* start Source data *

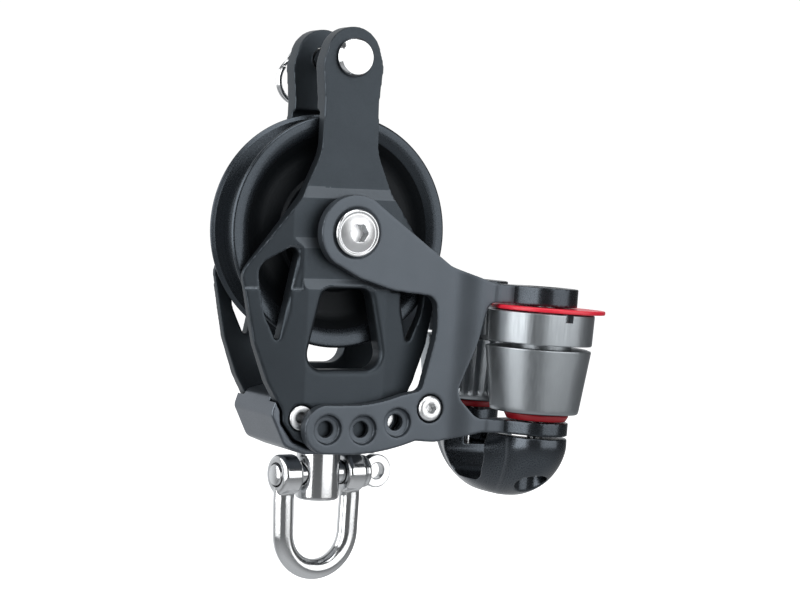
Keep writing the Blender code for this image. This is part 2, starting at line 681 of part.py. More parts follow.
def make_swivel_nut():
    bore, (low, high) = POST_NECK_R + 0.9, SWIVEL_NUT_Z
    return turned([(bore, low), (SWIVEL_NUT_R, low), (SWIVEL_NUT_R, high), (bore, high)], 6, hollow=True)


def make_shackle_bow():
    """Bent bar with a drilled eye at each end."""
    eye_x = BOW_HALF_GAP + BOW_WIRE_R
    bend_z = BOW_BOTTOM_Z + eye_x
    path = [(-eye_x, 0, SHACKLE_Z)]
    path += [(-eye_x - 0.25, 0, SHACKLE_Z - 7), (-eye_x, 0, bend_z)]
    path += [(x, 0, z) for x, z in arc((0, bend_z), eye_x, 180, 360, 12)[1:]]
    path += [(eye_x + 0.25, 0, SHACKLE_Z - 7), (eye_x, 0, SHACKLE_Z)]
    body = tube(path, BOW_WIRE_R, 10)
    for side in (-1, 1):
        outer, inner = side * (BOW_HALF_GAP + 2 * BOW_WIRE_R), side * BOW_HALF_GAP
        low, high = min(outer, inner), max(outer, inner)
        join(body, cylinder(BOW_EYE_R, low, high, 18, axis="X", centre=(0, 0, SHACKLE_Z)))
    return cut(body, cylinder(SHACKLE_PIN_R + GAP, -20, 20, 16, axis="X", centre=(0, 0, SHACKLE_Z)))


def make_shackle_pin():
    """Pin with a round drilled tab outside the far eye."""
    outside = BOW_HALF_GAP + 2 * BOW_WIRE_R + GAP
    profile = [(0, -outside - 0.4), (2.4, -outside - 0.4), (SHACKLE_PIN_R, -outside + 0.3),
               (SHACKLE_PIN_R, outside), (4.4, outside), (4.4, outside + 1.4), (0, outside + 1.4)]
    body = turned(profile, 24, axis="X", centre=(0, 0, SHACKLE_Z))
    tab_x = outside + 5.0
    tab = arc((tab_x, SHACKLE_Z), 4.5, -120, 120, 12)
    tab += [(outside + 0.4, SHACKLE_Z + 2.6), (outside + 0.4, SHACKLE_Z - 2.6)]
    join(body, plate(tab, -1.3, 1.3))
    return cut(body, cylinder(2.1, -5, 5, 16, axis="Y", centre=(tab_x, 0, SHACKLE_Z)))


# ---------------------------------------------------------------- assembly


def pair(body, near_name, far_name, spec, pivot, parent):
    """A piece on the near side and its mirror image on the far side."""
    twin = mirror_y(body)
    finish(body, near_name, spec, pivot, parent)
    finish(twin, far_name, spec, (pivot[0], -pivot[1], pivot[2]), parent)


def build():
    clear_scene()
    block = empty("block_frame", location=(0, 0, -BECKET_Z))
    arms = empty("arm_frame", rotation=(0, ARM_LEAN, 0), parent=block)
    swivel = empty("swivel_frame", rotation=(0, 0, SWIVEL_TURN), parent=block)

    pair(make_cheek(), "near_cheek", "far_cheek", ANODISED, (0, 0, 0), block)
    finish(make_head_block(), "head_block", HEAD_GREY, (0, 0, 0), block)
    bush = make_head_bush()
    twin = bush.copy()
    twin.data = bush.data.copy()
    twin.data.transform(Matrix.Translation((-2 * HEAD_BUSH_X, 0, 0)))
    bpy.context.scene.collection.objects.link(twin)
    finish(bush, "head_bush_right", STAINLESS, (0, 0, 0), block)
    finish(twin, "head_bush_left", STAINLESS, (0, 0, 0), block)

    finish(make_sheave(), "sheave", SHEAVE_DARK, (0, 0, 0), block)
    finish(make_inner_race(), "inner_race", STAINLESS, (0, 0, 0), block)
    finish(make_ball_race(1), "ball_race_near", BALL_WHITE, (0, 0, 0), block)
    finish(make_ball_race(-1), "ball_race_far", BALL_WHITE, (0, 0, 0), block)
    finish(make_centre_bolt(), "centre_bolt", STAINLESS, (0, 0, 0), block)
    finish(make_centre_nut(), "centre_nut", STAINLESS, (0, 0, 0), block)

    finish(make_becket_pin(), "becket_pin", STAINLESS, (0, 0, BECKET_Z), block)
    finish(make_split_ring(), "split_ring", STAINLESS, (0, RING_Y, BECKET_Z), block)

    pair(make_arm(), "near_arm", "far_arm", ANODISED, (0, 0, 0), arms)
    finish(make_tie_bolt(), "tie_bolt", STAINLESS, (0, 0, 0), arms)
    finish(make_tie_nut(), "tie_nut", STAINLESS, (0, 0, 0), arms)
    finish(make_tie_spacer(), "tie_spacer", STAINLESS, (0, 0, 0), arms)

    pivot = (CLEAT_X, -CLEAT_Y, 0)
    pair(make_cam(), "near_cam", "far_cam", CAM_GREY, pivot, arms)
    pair(make_cam_cap(), "near_cam_cap", "far_cam_cap", RED_PLASTIC, pivot, arms)
    pair(make_cam_washer(), "near_cam_washer", "far_cam_washer", RED_PLASTIC, pivot, arms)
    pair(make_cam_bush(), "near_cam_bush", "far_cam_bush", BALL_WHITE, pivot, arms)
    pair(make_cam_spring(), "near_cam_spring", "far_cam_spring", STAINLESS, pivot, arms)
    pair(make_cam_pivot(), "near_cam_pivot", "far_cam_pivot", STAINLESS, pivot, arms)
    pair(make_fairlead_screw(), "near_fairlead_screw", "far_fairlead_screw", STAINLESS, pivot, arms)
    finish(make_fairlead(), "fairlead", FAIRLEAD_BLACK, (0, 0, 0), arms)

    finish(make_swivel_post(), "swivel_post", STAINLESS, (0, 0, 0), swivel)
    finish(make_swivel_nut(), "swivel_nut", STAINLESS, (0, 0, 0), swivel)
    finish(make_shackle_bow(), "shackle_bow", STAINLESS, (0, 0, SHACKLE_Z), swivel)
    finish(make_shackle_pin(), "shackle_pin", STAINLESS, (0, 0, SHACKLE_Z), swivel)


build()
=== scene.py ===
"""Looks of the sheave block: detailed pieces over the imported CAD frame, materials, light and camera."""
import math

import bmesh
import bpy
from mathutils import Matrix, Vector


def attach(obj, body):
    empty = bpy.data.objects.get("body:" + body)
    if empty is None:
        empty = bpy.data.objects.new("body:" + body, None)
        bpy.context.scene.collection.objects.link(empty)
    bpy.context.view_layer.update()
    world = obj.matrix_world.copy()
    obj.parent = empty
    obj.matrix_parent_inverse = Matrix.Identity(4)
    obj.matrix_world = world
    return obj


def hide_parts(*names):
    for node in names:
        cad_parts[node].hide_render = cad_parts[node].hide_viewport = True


MM = 0.001
GAP = 0.3

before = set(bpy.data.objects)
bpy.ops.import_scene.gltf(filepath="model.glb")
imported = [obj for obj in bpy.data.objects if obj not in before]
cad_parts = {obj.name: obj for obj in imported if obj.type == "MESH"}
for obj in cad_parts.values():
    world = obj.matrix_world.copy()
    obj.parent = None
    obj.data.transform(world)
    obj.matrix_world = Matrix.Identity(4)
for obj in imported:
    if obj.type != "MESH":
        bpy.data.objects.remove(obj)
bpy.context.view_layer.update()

# The CAD's own sizes, in millimetres about the sheave's axis.
BECKET_Z = 45.0
ARM_LEAN = math.radians(2.2)
SWIVEL_TURN = math.radians(8.0)
BLOCK = Matrix.Translation((0, 0, -BECKET_Z * MM))
ARMS = BLOCK @ Matrix.Rotation(ARM_LEAN, 4, "Y")
SWIVEL = BLOCK @ Matrix.Rotation(SWIVEL_TURN, 4, "Z")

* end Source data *

Given instruction: Repeat the lines above exactly.

Task answer:
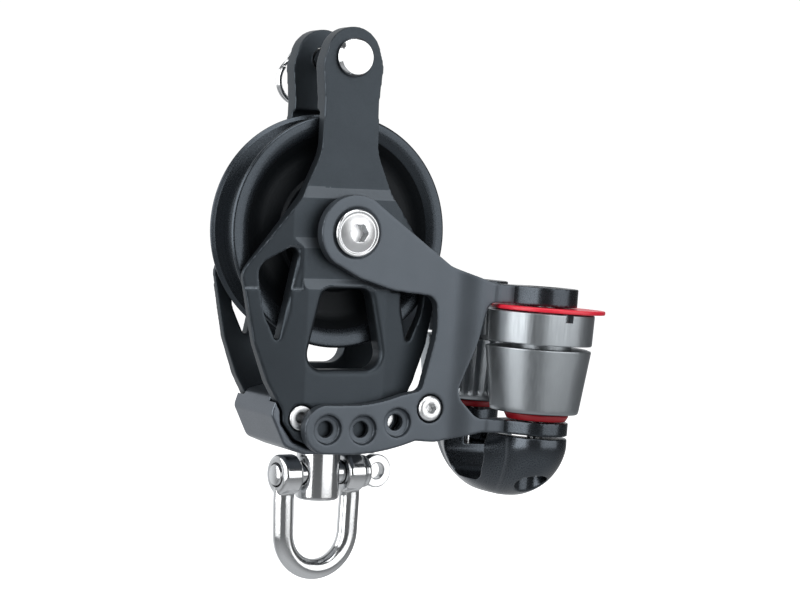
Keep writing the Blender code for this image. This is part 2, starting at line 681 of part.py. More parts follow.
def make_swivel_nut():
    bore, (low, high) = POST_NECK_R + 0.9, SWIVEL_NUT_Z
    return turned([(bore, low), (SWIVEL_NUT_R, low), (SWIVEL_NUT_R, high), (bore, high)], 6, hollow=True)


def make_shackle_bow():
    """Bent bar with a drilled eye at each end."""
    eye_x = BOW_HALF_GAP + BOW_WIRE_R
    bend_z = BOW_BOTTOM_Z + eye_x
    path = [(-eye_x, 0, SHACKLE_Z)]
    path += [(-eye_x - 0.25, 0, SHACKLE_Z - 7), (-eye_x, 0, bend_z)]
    path += [(x, 0, z) for x, z in arc((0, bend_z), eye_x, 180, 360, 12)[1:]]
    path += [(eye_x + 0.25, 0, SHACKLE_Z - 7), (eye_x, 0, SHACKLE_Z)]
    body = tube(path, BOW_WIRE_R, 10)
    for side in (-1, 1):
        outer, inner = side * (BOW_HALF_GAP + 2 * BOW_WIRE_R), side * BOW_HALF_GAP
        low, high = min(outer, inner), max(outer, inner)
        join(body, cylinder(BOW_EYE_R, low, high, 18, axis="X", centre=(0, 0, SHACKLE_Z)))
    return cut(body, cylinder(SHACKLE_PIN_R + GAP, -20, 20, 16, axis="X", centre=(0, 0, SHACKLE_Z)))


def make_shackle_pin():
    """Pin with a round drilled tab outside the far eye."""
    outside = BOW_HALF_GAP + 2 * BOW_WIRE_R + GAP
    profile = [(0, -outside - 0.4), (2.4, -outside - 0.4), (SHACKLE_PIN_R, -outside + 0.3),
               (SHACKLE_PIN_R, outside), (4.4, outside), (4.4, outside + 1.4), (0, outside + 1.4)]
    body = turned(profile, 24, axis="X", centre=(0, 0, SHACKLE_Z))
    tab_x = outside + 5.0
    tab = arc((tab_x, SHACKLE_Z), 4.5, -120, 120, 12)
    tab += [(outside + 0.4, SHACKLE_Z + 2.6), (outside + 0.4, SHACKLE_Z - 2.6)]
    join(body, plate(tab, -1.3, 1.3))
    return cut(body, cylinder(2.1, -5, 5, 16, axis="Y", centre=(tab_x, 0, SHACKLE_Z)))


# ---------------------------------------------------------------- assembly


def pair(body, near_name, far_name, spec, pivot, parent):
    """A piece on the near side and its mirror image on the far side."""
    twin = mirror_y(body)
    finish(body, near_name, spec, pivot, parent)
    finish(twin, far_name, spec, (pivot[0], -pivot[1], pivot[2]), parent)


def build():
    clear_scene()
    block = empty("block_frame", location=(0, 0, -BECKET_Z))
    arms = empty("arm_frame", rotation=(0, ARM_LEAN, 0), parent=block)
    swivel = empty("swivel_frame", rotation=(0, 0, SWIVEL_TURN), parent=block)

    pair(make_cheek(), "near_cheek", "far_cheek", ANODISED, (0, 0, 0), block)
    finish(make_head_block(), "head_block", HEAD_GREY, (0, 0, 0), block)
    bush = make_head_bush()
    twin = bush.copy()
    twin.data = bush.data.copy()
    twin.data.transform(Matrix.Translation((-2 * HEAD_BUSH_X, 0, 0)))
    bpy.context.scene.collection.objects.link(twin)
    finish(bush, "head_bush_right", STAINLESS, (0, 0, 0), block)
    finish(twin, "head_bush_left", STAINLESS, (0, 0, 0), block)

    finish(make_sheave(), "sheave", SHEAVE_DARK, (0, 0, 0), block)
    finish(make_inner_race(), "inner_race", STAINLESS, (0, 0, 0), block)
    finish(make_ball_race(1), "ball_race_near", BALL_WHITE, (0, 0, 0), block)
    finish(make_ball_race(-1), "ball_race_far", BALL_WHITE, (0, 0, 0), block)
    finish(make_centre_bolt(), "centre_bolt", STAINLESS, (0, 0, 0), block)
    finish(make_centre_nut(), "centre_nut", STAINLESS, (0, 0, 0), block)

    finish(make_becket_pin(), "becket_pin", STAINLESS, (0, 0, BECKET_Z), block)
    finish(make_split_ring(), "split_ring", STAINLESS, (0, RING_Y, BECKET_Z), block)

    pair(make_arm(), "near_arm", "far_arm", ANODISED, (0, 0, 0), arms)
    finish(make_tie_bolt(), "tie_bolt", STAINLESS, (0, 0, 0), arms)
    finish(make_tie_nut(), "tie_nut", STAINLESS, (0, 0, 0), arms)
    finish(make_tie_spacer(), "tie_spacer", STAINLESS, (0, 0, 0), arms)

    pivot = (CLEAT_X, -CLEAT_Y, 0)
    pair(make_cam(), "near_cam", "far_cam", CAM_GREY, pivot, arms)
    pair(make_cam_cap(), "near_cam_cap", "far_cam_cap", RED_PLASTIC, pivot, arms)
    pair(make_cam_washer(), "near_cam_washer", "far_cam_washer", RED_PLASTIC, pivot, arms)
    pair(make_cam_bush(), "near_cam_bush", "far_cam_bush", BALL_WHITE, pivot, arms)
    pair(make_cam_spring(), "near_cam_spring", "far_cam_spring", STAINLESS, pivot, arms)
    pair(make_cam_pivot(), "near_cam_pivot", "far_cam_pivot", STAINLESS, pivot, arms)
    pair(make_fairlead_screw(), "near_fairlead_screw", "far_fairlead_screw", STAINLESS, pivot, arms)
    finish(make_fairlead(), "fairlead", FAIRLEAD_BLACK, (0, 0, 0), arms)

    finish(make_swivel_post(), "swivel_post", STAINLESS, (0, 0, 0), swivel)
    finish(make_swivel_nut(), "swivel_nut", STAINLESS, (0, 0, 0), swivel)
    finish(make_shackle_bow(), "shackle_bow", STAINLESS, (0, 0, SHACKLE_Z), swivel)
    finish(make_shackle_pin(), "shackle_pin", STAINLESS, (0, 0, SHACKLE_Z), swivel)


build()
=== scene.py ===
"""Looks of the sheave block: detailed pieces over the imported CAD frame, materials, light and camera."""
import math

import bmesh
import bpy
from mathutils import Matrix, Vector


def attach(obj, body):
    empty = bpy.data.objects.get("body:" + body)
    if empty is None:
        empty = bpy.data.objects.new("body:" + body, None)
        bpy.context.scene.collection.objects.link(empty)
    bpy.context.view_layer.update()
    world = obj.matrix_world.copy()
    obj.parent = empty
    obj.matrix_parent_inverse = Matrix.Identity(4)
    obj.matrix_world = world
    return obj


def hide_parts(*names):
    for node in names:
        cad_parts[node].hide_render = cad_parts[node].hide_viewport = True


MM = 0.001
GAP = 0.3

before = set(bpy.data.objects)
bpy.ops.import_scene.gltf(filepath="model.glb")
imported = [obj for obj in bpy.data.objects if obj not in before]
cad_parts = {obj.name: obj for obj in imported if obj.type == "MESH"}
for obj in cad_parts.values():
    world = obj.matrix_world.copy()
    obj.parent = None
    obj.data.transform(world)
    obj.matrix_world = Matrix.Identity(4)
for obj in imported:
    if obj.type != "MESH":
        bpy.data.objects.remove(obj)
bpy.context.view_layer.update()

# The CAD's own sizes, in millimetres about the sheave's axis.
BECKET_Z = 45.0
ARM_LEAN = math.radians(2.2)
SWIVEL_TURN = math.radians(8.0)
BLOCK = Matrix.Translation((0, 0, -BECKET_Z * MM))
ARMS = BLOCK @ Matrix.Rotation(ARM_LEAN, 4, "Y")
SWIVEL = BLOCK @ Matrix.Rotation(SWIVEL_TURN, 4, "Z")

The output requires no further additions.